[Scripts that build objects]
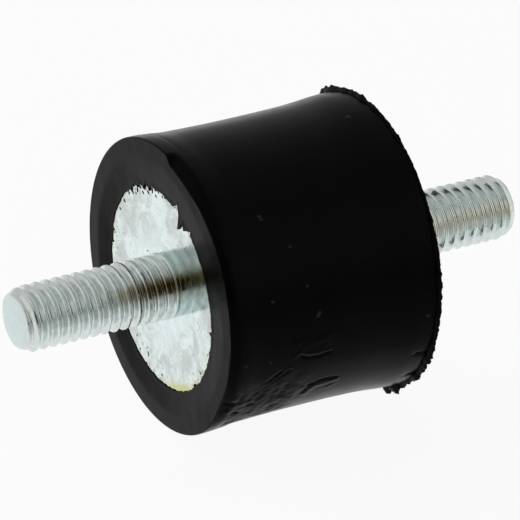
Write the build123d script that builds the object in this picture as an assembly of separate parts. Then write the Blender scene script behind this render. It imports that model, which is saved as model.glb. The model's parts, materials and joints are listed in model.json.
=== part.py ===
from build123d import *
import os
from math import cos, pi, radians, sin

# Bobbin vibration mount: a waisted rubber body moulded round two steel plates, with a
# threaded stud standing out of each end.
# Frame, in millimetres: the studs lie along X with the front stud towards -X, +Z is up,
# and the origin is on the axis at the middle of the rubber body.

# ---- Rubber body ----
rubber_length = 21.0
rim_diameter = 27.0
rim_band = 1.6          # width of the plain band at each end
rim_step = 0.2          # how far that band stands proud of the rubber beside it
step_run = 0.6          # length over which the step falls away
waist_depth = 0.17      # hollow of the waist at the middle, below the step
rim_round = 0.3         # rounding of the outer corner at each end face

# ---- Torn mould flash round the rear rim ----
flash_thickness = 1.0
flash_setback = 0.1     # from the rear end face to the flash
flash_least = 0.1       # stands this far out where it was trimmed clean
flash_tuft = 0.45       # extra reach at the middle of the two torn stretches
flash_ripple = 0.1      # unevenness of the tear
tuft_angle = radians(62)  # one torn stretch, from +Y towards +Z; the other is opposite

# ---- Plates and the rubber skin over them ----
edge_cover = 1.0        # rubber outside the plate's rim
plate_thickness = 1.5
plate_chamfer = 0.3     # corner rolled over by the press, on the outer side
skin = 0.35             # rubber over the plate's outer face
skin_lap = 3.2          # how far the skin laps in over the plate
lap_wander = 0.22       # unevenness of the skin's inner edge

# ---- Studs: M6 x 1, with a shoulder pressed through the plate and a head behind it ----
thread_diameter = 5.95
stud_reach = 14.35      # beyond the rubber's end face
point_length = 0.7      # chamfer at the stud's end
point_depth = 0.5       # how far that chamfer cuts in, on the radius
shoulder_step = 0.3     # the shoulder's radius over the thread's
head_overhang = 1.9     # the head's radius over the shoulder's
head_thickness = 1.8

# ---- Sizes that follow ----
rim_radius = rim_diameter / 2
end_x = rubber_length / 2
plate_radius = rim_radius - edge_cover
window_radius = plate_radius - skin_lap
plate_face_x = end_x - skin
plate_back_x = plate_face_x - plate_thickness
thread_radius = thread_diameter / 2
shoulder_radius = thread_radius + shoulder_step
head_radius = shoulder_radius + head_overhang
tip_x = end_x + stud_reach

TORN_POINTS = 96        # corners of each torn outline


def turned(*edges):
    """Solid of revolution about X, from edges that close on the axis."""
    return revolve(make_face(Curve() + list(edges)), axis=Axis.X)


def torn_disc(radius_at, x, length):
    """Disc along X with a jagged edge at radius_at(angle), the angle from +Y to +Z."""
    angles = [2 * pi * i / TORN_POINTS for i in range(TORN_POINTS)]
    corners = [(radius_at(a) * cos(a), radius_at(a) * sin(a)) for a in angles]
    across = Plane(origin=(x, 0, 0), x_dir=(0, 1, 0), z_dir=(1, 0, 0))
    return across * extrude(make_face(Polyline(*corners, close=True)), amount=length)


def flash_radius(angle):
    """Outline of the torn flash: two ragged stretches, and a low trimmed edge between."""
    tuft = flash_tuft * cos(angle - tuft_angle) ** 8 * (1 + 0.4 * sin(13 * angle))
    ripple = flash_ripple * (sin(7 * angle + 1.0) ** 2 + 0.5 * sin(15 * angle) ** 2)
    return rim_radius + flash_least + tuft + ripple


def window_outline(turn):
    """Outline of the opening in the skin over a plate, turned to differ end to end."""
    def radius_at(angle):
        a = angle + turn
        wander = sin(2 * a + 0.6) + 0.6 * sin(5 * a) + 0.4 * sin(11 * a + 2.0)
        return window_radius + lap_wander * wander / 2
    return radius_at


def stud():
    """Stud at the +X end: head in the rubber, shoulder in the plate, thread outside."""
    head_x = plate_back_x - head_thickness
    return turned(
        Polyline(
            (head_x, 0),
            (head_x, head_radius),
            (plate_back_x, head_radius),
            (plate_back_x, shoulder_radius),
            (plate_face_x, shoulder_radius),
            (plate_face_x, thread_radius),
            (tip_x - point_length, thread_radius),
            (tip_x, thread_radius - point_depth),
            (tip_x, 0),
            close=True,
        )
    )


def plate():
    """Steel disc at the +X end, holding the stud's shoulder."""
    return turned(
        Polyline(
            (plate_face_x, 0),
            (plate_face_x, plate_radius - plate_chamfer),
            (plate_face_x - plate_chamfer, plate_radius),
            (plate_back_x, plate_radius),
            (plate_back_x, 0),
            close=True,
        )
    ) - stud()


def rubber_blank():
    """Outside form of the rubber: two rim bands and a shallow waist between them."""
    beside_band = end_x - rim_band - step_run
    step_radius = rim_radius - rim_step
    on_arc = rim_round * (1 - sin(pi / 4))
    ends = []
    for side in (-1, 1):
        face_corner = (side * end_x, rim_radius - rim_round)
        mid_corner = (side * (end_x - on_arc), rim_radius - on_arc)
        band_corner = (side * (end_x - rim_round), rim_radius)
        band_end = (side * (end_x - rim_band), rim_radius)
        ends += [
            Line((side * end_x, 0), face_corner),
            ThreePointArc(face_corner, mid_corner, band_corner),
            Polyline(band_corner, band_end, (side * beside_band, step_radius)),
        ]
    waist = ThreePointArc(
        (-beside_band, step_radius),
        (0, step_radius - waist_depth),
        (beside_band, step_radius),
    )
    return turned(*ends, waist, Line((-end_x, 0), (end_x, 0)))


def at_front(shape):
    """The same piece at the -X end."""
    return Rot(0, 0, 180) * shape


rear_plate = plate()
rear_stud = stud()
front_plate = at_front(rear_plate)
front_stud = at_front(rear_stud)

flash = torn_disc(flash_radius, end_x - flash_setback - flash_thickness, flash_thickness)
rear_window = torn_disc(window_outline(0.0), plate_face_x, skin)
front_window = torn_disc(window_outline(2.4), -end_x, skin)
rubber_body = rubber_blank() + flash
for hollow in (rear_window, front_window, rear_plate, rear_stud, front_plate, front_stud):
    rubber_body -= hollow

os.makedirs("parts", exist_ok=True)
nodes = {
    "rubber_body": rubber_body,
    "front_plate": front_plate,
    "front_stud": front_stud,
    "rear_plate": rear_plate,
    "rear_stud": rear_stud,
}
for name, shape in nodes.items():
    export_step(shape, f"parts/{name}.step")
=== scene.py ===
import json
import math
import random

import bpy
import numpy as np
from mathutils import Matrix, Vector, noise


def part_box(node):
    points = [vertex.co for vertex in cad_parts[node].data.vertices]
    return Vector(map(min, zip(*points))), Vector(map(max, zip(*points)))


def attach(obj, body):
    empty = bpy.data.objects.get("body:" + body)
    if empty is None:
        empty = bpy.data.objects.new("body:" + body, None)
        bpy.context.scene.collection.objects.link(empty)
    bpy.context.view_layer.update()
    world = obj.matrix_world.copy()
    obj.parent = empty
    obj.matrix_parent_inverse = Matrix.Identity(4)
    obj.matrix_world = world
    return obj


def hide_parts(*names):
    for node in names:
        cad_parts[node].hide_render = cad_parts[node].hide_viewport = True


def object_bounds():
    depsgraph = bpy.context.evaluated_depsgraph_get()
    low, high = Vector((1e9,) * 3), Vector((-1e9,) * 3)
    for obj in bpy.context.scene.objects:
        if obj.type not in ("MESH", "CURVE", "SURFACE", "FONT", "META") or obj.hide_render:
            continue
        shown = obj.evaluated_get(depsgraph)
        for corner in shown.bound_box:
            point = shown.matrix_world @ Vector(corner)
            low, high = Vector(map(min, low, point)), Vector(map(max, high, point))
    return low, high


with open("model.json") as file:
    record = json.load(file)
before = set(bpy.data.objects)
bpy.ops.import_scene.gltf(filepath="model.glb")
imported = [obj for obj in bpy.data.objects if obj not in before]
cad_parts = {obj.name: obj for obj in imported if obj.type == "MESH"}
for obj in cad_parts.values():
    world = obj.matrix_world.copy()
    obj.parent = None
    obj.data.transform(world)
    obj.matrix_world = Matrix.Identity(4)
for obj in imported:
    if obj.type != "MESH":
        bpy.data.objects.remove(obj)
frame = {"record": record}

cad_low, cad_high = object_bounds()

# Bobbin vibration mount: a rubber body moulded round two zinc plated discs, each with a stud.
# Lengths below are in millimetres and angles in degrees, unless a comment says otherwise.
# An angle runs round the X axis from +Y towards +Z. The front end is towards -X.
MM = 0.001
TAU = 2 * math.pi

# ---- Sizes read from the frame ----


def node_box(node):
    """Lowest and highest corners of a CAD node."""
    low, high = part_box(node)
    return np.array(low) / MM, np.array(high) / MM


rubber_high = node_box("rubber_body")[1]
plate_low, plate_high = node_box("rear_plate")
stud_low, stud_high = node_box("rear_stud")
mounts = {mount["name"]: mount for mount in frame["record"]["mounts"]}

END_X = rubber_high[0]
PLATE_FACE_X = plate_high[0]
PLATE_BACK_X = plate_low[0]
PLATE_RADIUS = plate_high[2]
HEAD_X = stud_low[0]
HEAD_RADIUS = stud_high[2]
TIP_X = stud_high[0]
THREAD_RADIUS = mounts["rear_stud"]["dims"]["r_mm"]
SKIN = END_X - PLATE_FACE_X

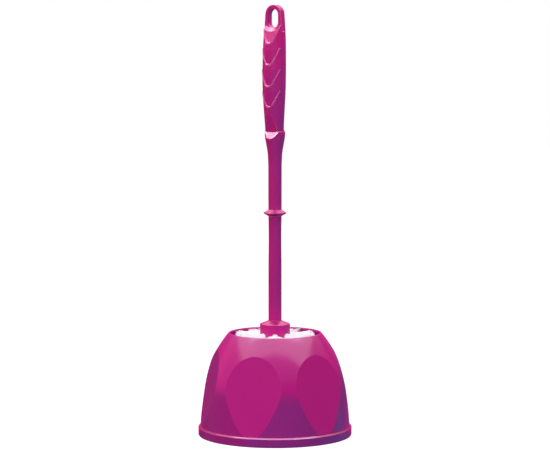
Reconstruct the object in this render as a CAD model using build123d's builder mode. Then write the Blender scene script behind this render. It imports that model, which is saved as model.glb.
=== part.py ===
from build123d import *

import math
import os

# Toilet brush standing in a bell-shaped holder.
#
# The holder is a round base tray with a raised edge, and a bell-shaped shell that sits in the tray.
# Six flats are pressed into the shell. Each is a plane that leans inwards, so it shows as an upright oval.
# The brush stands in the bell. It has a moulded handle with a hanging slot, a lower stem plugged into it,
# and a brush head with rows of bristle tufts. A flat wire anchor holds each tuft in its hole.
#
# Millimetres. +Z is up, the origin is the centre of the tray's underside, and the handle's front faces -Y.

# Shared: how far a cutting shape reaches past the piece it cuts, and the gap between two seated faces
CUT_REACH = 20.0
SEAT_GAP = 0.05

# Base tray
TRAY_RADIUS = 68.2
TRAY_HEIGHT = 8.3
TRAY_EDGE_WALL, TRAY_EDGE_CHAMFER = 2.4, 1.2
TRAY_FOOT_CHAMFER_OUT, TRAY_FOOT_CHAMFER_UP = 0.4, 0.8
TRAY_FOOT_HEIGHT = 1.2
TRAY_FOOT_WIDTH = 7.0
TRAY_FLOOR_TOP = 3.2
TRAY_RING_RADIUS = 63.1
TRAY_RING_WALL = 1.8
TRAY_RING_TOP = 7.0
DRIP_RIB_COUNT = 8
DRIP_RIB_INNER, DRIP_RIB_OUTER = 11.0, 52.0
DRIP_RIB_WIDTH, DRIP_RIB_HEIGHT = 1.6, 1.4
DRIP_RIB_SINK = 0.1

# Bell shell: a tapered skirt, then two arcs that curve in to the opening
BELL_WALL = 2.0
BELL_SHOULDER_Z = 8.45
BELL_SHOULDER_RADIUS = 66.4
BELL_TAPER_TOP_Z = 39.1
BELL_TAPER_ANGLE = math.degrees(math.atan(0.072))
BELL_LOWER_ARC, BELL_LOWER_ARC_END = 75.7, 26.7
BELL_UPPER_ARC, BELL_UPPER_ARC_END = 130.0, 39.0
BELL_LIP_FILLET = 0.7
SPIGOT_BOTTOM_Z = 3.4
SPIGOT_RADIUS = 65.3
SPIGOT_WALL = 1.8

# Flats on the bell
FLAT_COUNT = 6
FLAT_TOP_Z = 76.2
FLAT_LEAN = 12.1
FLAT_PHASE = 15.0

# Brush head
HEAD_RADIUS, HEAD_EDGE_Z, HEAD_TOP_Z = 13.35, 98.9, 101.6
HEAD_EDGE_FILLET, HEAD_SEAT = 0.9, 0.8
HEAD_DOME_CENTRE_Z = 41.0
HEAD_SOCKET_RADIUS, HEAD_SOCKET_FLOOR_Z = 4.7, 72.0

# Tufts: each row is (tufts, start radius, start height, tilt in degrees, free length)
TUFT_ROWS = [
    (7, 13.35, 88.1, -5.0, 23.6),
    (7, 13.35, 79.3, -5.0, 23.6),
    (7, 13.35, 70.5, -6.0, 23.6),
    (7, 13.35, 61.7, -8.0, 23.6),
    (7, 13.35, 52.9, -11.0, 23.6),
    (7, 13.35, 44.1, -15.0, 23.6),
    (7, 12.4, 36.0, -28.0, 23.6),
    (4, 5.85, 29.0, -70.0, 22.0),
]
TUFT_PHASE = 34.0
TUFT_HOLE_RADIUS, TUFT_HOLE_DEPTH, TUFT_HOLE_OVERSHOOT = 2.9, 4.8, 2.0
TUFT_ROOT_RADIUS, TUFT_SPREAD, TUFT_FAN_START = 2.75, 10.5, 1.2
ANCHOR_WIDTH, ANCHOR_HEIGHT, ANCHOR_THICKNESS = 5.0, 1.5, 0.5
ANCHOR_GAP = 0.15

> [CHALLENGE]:
Exactly those lines that run from the line with "imported = [obj" through the line with "# ---- Sizes read" are to be reproduced; both end lines belong to the range.

> [SOLVED PROBLEM]:
imported = [obj for obj in bpy.data.objects if obj not in before]
cad_parts = {obj.name: obj for obj in imported if obj.type == "MESH"}
for obj in cad_parts.values():
    world = obj.matrix_world.copy()
    obj.parent = None
    obj.data.transform(world)
    obj.matrix_world = Matrix.Identity(4)
for obj in imported:
    if obj.type != "MESH":
        bpy.data.objects.remove(obj)
frame = {"record": record}

cad_low, cad_high = object_bounds()

# Bobbin vibration mount: a rubber body moulded round two zinc plated discs, each with a stud.
# Lengths below are in millimetres and angles in degrees, unless a comment says otherwise.
# An angle runs round the X axis from +Y towards +Z. The front end is towards -X.
MM = 0.001
TAU = 2 * math.pi

# ---- Sizes read from the frame ----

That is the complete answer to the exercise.